Any kind of socialism. Galbraith believed that the country should be run by a triumvirate of Government, Business, and Labor. When Lee Iacocca adopted that program for his abortive presidential bid, somebody from The New Republic finally had the courage to say it: that system had already been tried; it was the essence of Mussolini-style fascism. That’s FASCISM, Boys and Girls. Iacocca was a dim-witted lightweight who faded away fast, but someone should have challenged Galbraith directly on that point. It was his idea, after all.
The parallels between fascism and liberal economic thinking will someday astound historians, but today we can’t talk about that without giving Compassion Freaks the stutter-fits. But they share the notion that freedom produces chaos and injustice, which the State can fix by wise micro-management and strict control. Liberals mostly confine this theory to the economic sphere. Mussolini applied the same logic to politics, culture, information, and education. Why not? All of those spheres are likewise full of chaos and dissent, which intellectual oligarchs are just itching to jump in and fix. Galbraith wandered down that path, too, proposing that the government force-feed government-approved culture to the masses.

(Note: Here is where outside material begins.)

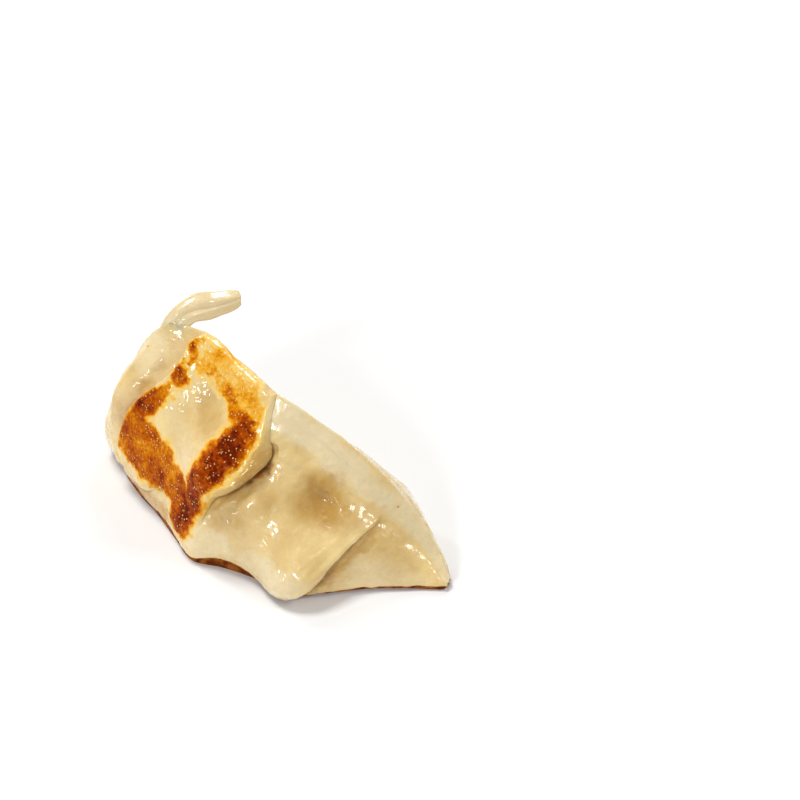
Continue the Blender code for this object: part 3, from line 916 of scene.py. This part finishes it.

So was Galbraith a fascist? Not really. Galbraith was a poser, not an economist, and his brand of “liberal” economics is a mess of smug prejudices, not a real theory. Like so many others, Galbraith took his liberal intellectual superiority for granted, and felt no need to prove it by actually doing any thinking.
Too bad. He was a pretty good writer, though. So was Mussolini.
To his horror, the government agents immediately shot the cattle – literally right before his eyes – and bulldozed the carcasses into a ditch. He’d thought they were going to use them to feed the poor. Fifty years later he was still outraged: “They wouldn’t even let me take some of that meat for my dog.” Another life-long Republican was born.
[I’ve always wondered if one of the agents my great-uncle met that day could have been Edgar Dick, the father of science fiction legend Philip K. Dick. Edgar Dick worked for the Department of Agriculture and went around the country in the 30s, killing cows for Uncle Sam – exactly like a character in a Philip K. Dick novel. Possible, but not likely, I guess.]
His brother, my maternal grandfather, was a shopkeeper. He likewise harbored a life-long grudge against the New Deal. The thing that made him angry was the pamphlet that periodically arrived in the mail from the Office of Price Administration, listing the prices that merchants were required to charge for all items. That little book was the personal work of the Deputy Director of the OPA, John Kenneth Galbraith. The price of everything was whatever Mr. Galbraith said it was.
The liberal fetish for price-fixing probably helped cause the shortages that forced rationing during World War II, though the country had managed to avoid rationing during World War I. Most people figured out that price controls were bad when Nixon took a page from Galbraith and imposed them during the 70s. Galbraith never figured it out as long as he lived. If it had been up to him, some clever fellow in Washington would still be pulling numbers out of his butt and mailing them to every business in the country.
Galbraith was the king of American liberal economics, the biggest deal since Professor Thorstein Veblen. He typified the heroic pose of the liberal oligarch: elitist, dictatorial, utterly divorced from mathematics and methodology, and smugly convinced of the moral superiority of socialism.
Any kind of socialism. Galbraith believed that the country should be run by a triumvirate of Government, Business, and Labor. When Lee Iacocca adopted that program for his abortive presidential bid, somebody from The New Republic finally had the courage to say it: that system had already been tried; it was the essence of Mussolini-style fascism. That’s FASCISM, Boys and Girls. Iacocca was a dim-witted lightweight who faded away fast, but someone should have challenged Galbraith directly on that point. It was his idea, after all.
The parallels between fascism and liberal economic thinking will someday astound historians, but today we can’t talk about that without giving Compassion Freaks the stutter-fits. But they share the notion that freedom produces chaos and injustice, which the State can fix by wise micro-management and strict control. Liberals mostly confine this theory to the economic sphere. Mussolini applied the same logic to politics, culture, information, and education. Why not? All of those spheres are likewise full of chaos and dissent, which intellectual oligarchs are just itching to jump in and fix. Galbraith wandered down that path, too, proposing that the government force-feed government-approved culture to the masses.
So was Galbraith a fascist? Not really. Galbraith was a poser, not an economist, and his brand of “liberal” economics is a mess of smug prejudices, not a real theory. Like so many others, Galbraith took his liberal intellectual superiority for granted, and felt no need to prove it by actually doing any thinking.
Too bad. He was a pretty good writer, though. So was Mussolini.